"Luck is when preparation meets opportunity." If there is one phrase to quickly summarize everything about my first summit of Mount Rainier, it would be that. Ever since getting into the outdoors, I've had the idea of climbing Rainier in the back of my mind. In June of 2018, I found my opportunity.
Over Memorial Day Weekend, a few friends and I drove to Paradise to ski tour up to Camp Muir. However, before we even started our tour early Saturday morning, we lost two members of our group in the parking lot because of the zero visibility we had with the fog. As I was roaming around the parking lot looking for our lost members, I ran into my high school friend John who, as it turns out, was there for a training hike up to Camp Muir before a summit attempt in June. I hadn't seen John in probably six years, so I hit him up back in Seattle to catch up. Turns out, he had room in his climbing group in June. Because the weather was so good that weekend, the training group went for the summit, and many members didn't feel like going twice :O
With a spot on a climbing team confirmed, I asked for one last huge favor: if Emily, who has dreamed of climbing Rainier since childhood, could join as well. She could! With everything all set, it was time to prep.

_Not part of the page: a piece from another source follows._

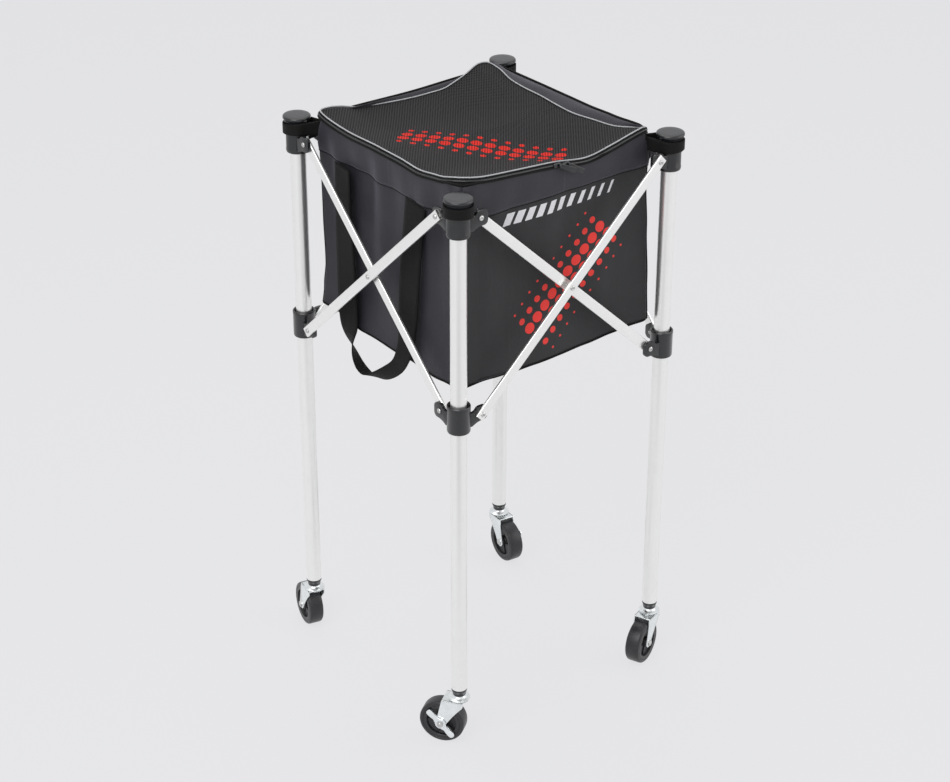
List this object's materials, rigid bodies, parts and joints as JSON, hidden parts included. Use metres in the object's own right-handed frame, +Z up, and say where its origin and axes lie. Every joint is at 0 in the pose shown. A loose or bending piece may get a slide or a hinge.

A few weeks later, it was time. Emily and I made our way down to Paradise from Seattle Wednesday evening after Emily got off of work. After a team dinner, packing, and hanging out with another friend, it was bedtime at the cozy Paradise Inn.
At 7am Thursday morning, the group met up at the trailhead, snapped a quick photo, and started our trek up to Camp Muir.
Four to five hours later, we made it to Muir.
We set up camp and had a few hours to take in the view above the clouds while we waited for the 5pm ranger weather and route information meeting.
Hearing favorable weather reports, we decided to summit that night via the Disappointment Cleaver route rather than waiting for Saturday morning. 6pm hit and we were off to bed. At 10:30pm, we woke up and started roping up for a midnight ascent.
We trudged through the night with nothing but our headlamps to light the way across Ingraham Flats and up the Disappointment Cleaver. Around 4am, just above the cleaver, we witnessed one of the most beautiful, calm yet charged sunrises I have ever seen.
Ben held down the end of the rope team, carrying the extra rope. Amy and company were right behind us as we lead all other rope teams up the mountain.
Mark was the trip leader and my rope leader, and he sent it up the mountain that morning at a fairly quick pace. At 66 years old, he was cruisin' up Rainier.
Finally, approximately 7 fairly cold hours later, we pushed through our altitude confusion and reached the crater rim and the summit of Mount Rainier!
Making my way across the snowfield in the crater was very interesting. At 14,000', breathing is obviously harder. But, I was also feeling like my head was swimming around as I stumbled drunken-like across the snowfield. Being at altitude is wild.
Not too long afterwards, Emily and John's rope team made it to the summit. After settling down and resting for a bit, Emily and I wandered off looking for the true summit at 14,411' (4392m).
From the summit, we were able to see Helens, Adams, Hood, and Jefferson to the south. We were also able to see Glacier Peak and Emily was able to see Baker on the north side. After about two hours of enjoying the 360° views from the summit, it was time to begin our descent back to camp. On our way down, a few skiers sent it, too.
Hours later, we finally arrived back at Camp Muir. After a quick break, Emily, John, Amy, and I packed up and headed down to Paradise where we finally and successfully concluded our summit of Rainier.